Input material >>
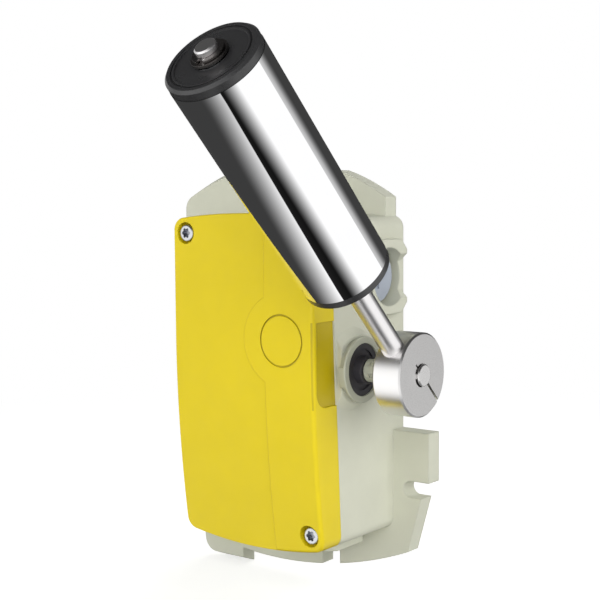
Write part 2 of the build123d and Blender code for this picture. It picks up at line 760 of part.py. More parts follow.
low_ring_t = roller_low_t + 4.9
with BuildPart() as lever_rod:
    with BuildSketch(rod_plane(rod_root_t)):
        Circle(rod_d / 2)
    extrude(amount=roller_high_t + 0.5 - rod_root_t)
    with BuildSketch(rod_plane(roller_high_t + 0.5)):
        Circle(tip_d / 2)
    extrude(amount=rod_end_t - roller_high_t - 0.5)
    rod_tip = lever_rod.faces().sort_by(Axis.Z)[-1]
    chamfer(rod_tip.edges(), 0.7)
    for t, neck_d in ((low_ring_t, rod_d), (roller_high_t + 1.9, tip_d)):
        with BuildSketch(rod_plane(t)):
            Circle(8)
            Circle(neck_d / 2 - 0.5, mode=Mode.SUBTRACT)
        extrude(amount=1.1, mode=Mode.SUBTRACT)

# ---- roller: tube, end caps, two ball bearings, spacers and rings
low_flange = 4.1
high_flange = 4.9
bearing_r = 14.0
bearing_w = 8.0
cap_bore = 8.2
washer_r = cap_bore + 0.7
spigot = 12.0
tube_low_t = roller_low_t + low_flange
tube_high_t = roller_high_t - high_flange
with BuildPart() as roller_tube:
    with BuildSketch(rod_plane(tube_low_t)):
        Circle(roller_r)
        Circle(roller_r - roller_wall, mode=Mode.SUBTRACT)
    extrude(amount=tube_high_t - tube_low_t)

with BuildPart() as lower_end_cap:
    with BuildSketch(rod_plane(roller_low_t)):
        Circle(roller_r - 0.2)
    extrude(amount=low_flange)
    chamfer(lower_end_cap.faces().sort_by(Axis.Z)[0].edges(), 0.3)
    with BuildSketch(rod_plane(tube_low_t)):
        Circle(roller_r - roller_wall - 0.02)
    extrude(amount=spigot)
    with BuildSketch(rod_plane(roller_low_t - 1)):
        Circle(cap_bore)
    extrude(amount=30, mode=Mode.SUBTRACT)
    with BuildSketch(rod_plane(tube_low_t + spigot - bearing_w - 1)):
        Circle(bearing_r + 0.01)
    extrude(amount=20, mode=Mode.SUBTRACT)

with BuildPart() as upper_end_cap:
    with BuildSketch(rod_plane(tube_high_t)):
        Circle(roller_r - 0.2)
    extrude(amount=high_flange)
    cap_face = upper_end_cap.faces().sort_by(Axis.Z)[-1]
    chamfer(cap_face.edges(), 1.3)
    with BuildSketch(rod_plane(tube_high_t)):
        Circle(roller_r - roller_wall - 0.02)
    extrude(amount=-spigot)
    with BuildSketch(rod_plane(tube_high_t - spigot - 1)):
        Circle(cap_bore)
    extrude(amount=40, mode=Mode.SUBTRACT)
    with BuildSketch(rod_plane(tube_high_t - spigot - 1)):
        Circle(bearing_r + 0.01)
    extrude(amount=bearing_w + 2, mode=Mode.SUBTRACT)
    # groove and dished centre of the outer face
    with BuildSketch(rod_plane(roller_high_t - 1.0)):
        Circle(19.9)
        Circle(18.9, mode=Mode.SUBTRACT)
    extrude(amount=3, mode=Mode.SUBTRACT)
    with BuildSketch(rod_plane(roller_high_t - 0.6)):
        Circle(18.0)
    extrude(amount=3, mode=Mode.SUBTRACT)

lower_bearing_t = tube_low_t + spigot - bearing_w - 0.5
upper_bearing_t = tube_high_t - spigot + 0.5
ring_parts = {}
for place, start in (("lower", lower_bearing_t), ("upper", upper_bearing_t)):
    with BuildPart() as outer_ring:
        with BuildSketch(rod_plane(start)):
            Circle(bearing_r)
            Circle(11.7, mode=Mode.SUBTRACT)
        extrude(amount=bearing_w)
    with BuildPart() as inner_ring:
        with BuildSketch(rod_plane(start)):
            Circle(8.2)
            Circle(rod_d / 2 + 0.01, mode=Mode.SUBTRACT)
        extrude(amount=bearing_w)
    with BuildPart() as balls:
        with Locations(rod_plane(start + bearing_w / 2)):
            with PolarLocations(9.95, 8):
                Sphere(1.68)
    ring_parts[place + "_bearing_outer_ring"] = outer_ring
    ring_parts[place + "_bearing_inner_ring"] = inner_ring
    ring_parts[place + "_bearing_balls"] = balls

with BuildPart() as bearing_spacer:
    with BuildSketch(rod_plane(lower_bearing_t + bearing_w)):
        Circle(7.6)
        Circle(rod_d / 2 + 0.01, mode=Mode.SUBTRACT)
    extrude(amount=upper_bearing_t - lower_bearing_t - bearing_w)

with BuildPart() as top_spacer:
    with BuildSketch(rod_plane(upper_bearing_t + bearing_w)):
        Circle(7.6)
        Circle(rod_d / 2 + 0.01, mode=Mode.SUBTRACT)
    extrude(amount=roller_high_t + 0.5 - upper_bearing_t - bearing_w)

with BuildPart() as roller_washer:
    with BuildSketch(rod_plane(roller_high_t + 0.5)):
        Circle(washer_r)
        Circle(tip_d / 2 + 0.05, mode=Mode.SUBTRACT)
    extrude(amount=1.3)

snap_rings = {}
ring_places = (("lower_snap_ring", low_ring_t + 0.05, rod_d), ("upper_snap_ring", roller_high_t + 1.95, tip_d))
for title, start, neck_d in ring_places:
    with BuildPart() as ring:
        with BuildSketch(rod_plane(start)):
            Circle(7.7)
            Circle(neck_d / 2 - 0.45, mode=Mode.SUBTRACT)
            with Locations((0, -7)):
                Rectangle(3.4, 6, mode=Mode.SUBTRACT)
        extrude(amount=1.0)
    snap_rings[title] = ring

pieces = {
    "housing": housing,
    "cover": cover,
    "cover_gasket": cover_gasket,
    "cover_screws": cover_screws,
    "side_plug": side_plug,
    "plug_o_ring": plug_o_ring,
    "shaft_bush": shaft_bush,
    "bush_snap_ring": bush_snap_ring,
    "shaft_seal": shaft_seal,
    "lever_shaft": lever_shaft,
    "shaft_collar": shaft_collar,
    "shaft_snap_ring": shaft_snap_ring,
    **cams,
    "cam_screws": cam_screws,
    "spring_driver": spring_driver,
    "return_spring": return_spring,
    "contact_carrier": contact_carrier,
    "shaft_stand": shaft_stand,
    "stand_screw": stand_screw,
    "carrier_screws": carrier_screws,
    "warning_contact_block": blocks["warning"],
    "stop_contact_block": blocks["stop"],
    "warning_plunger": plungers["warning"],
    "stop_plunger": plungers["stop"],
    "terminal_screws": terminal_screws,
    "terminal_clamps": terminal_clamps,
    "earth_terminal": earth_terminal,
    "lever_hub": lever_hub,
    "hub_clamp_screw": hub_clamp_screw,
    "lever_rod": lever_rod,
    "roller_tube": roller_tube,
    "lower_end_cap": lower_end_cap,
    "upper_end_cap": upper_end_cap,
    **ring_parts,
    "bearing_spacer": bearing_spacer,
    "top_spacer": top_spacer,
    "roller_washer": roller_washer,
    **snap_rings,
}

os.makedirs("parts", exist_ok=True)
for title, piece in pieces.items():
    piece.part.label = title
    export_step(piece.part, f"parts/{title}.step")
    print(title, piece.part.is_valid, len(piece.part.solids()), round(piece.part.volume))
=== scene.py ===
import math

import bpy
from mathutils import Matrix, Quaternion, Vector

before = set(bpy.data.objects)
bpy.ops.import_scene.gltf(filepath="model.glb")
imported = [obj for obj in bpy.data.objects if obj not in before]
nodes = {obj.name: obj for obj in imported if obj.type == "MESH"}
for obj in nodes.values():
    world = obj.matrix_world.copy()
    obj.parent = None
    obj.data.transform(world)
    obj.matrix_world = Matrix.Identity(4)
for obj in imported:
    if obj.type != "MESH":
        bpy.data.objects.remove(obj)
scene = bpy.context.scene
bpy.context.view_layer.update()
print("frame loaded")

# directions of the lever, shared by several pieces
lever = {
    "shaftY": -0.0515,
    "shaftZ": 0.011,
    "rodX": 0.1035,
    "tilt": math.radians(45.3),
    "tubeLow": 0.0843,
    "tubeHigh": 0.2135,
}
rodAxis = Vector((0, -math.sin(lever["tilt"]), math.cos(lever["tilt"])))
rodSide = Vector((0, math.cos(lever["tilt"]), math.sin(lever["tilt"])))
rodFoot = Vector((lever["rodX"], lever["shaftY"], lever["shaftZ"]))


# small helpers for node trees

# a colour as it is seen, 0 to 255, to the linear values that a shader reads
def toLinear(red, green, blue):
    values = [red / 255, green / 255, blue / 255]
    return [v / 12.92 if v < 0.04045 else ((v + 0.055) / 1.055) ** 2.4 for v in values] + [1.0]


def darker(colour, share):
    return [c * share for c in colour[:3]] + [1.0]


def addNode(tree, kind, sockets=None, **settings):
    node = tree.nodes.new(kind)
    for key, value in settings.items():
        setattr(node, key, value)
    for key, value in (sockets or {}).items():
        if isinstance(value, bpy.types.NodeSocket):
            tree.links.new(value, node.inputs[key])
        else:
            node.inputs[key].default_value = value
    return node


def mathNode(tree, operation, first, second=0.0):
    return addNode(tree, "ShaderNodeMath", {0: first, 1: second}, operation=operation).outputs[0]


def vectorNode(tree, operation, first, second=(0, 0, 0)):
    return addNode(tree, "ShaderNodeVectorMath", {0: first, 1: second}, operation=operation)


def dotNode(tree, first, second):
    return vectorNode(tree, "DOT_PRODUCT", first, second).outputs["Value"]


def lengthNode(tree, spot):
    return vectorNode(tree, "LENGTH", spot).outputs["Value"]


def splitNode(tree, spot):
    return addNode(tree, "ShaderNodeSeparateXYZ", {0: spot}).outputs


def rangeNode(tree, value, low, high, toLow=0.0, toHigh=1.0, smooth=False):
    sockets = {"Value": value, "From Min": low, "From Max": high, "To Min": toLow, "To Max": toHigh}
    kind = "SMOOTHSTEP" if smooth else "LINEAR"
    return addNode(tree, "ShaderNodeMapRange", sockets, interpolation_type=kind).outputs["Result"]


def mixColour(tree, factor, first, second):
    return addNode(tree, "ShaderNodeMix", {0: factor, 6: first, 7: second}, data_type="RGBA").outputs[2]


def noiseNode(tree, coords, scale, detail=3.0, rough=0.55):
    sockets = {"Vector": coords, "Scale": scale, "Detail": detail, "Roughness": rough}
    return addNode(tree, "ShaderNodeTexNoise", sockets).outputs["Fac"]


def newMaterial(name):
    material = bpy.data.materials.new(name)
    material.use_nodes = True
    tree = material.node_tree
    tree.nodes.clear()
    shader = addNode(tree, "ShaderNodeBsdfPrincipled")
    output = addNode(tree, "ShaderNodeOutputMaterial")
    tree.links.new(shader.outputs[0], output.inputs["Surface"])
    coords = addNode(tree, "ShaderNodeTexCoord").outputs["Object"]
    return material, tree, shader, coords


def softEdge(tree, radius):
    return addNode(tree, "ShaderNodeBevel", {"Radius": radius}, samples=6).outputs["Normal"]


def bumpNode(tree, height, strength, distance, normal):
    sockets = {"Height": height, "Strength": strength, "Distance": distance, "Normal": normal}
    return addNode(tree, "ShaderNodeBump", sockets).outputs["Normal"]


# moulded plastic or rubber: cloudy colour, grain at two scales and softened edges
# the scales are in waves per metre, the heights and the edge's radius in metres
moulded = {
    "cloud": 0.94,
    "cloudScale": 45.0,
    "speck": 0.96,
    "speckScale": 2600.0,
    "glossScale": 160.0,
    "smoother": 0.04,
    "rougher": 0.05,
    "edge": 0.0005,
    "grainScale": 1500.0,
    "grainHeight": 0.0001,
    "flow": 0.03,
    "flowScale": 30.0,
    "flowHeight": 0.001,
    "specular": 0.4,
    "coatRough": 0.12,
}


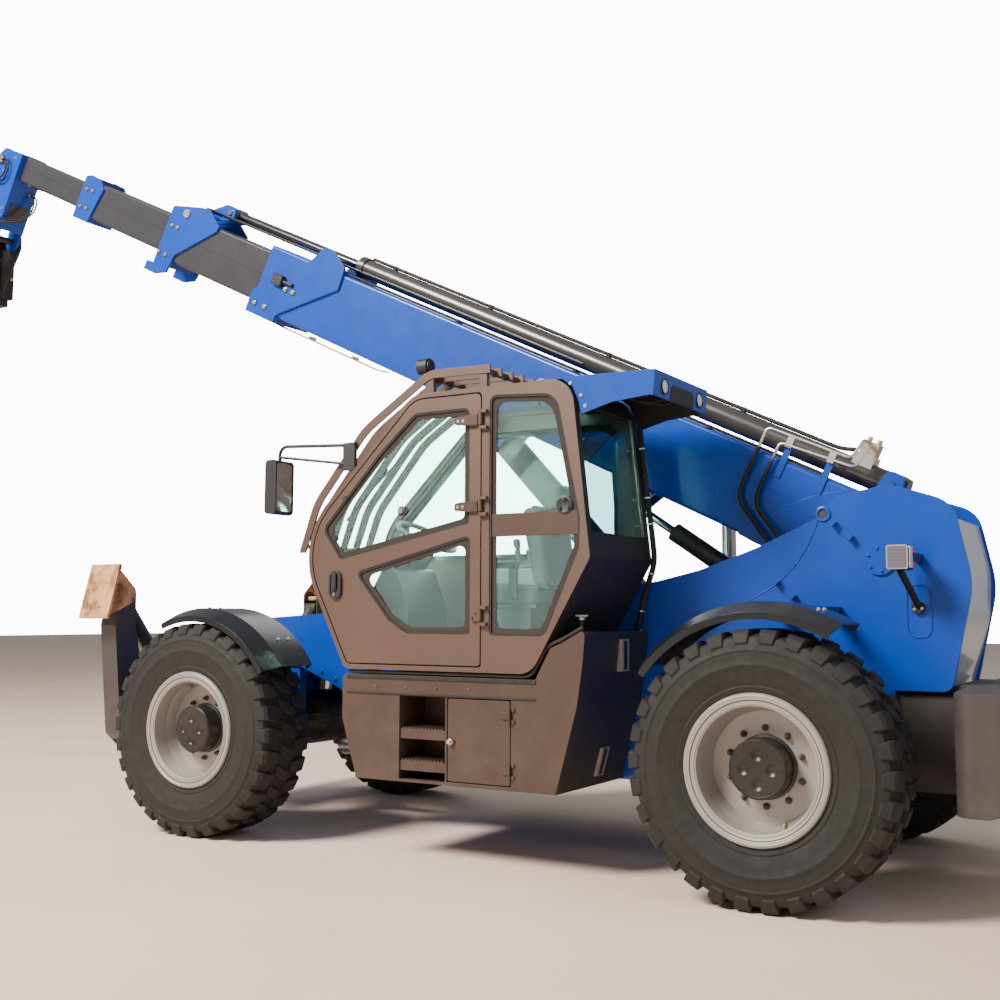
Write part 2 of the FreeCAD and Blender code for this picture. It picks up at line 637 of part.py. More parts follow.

Given instruction >>
Your task is to quote, without any alteration, the lines running from the top of the records to the line that holds "extrude(amount=1.1, mode=Mode.SUBTRACT)", both included.

Right answer >>
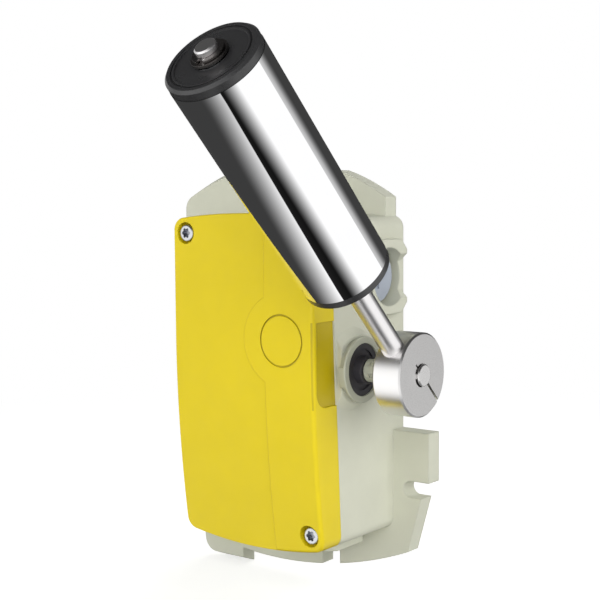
Write part 2 of the build123d and Blender code for this picture. It picks up at line 760 of part.py. More parts follow.
low_ring_t = roller_low_t + 4.9
with BuildPart() as lever_rod:
    with BuildSketch(rod_plane(rod_root_t)):
        Circle(rod_d / 2)
    extrude(amount=roller_high_t + 0.5 - rod_root_t)
    with BuildSketch(rod_plane(roller_high_t + 0.5)):
        Circle(tip_d / 2)
    extrude(amount=rod_end_t - roller_high_t - 0.5)
    rod_tip = lever_rod.faces().sort_by(Axis.Z)[-1]
    chamfer(rod_tip.edges(), 0.7)
    for t, neck_d in ((low_ring_t, rod_d), (roller_high_t + 1.9, tip_d)):
        with BuildSketch(rod_plane(t)):
            Circle(8)
            Circle(neck_d / 2 - 0.5, mode=Mode.SUBTRACT)
        extrude(amount=1.1, mode=Mode.SUBTRACT)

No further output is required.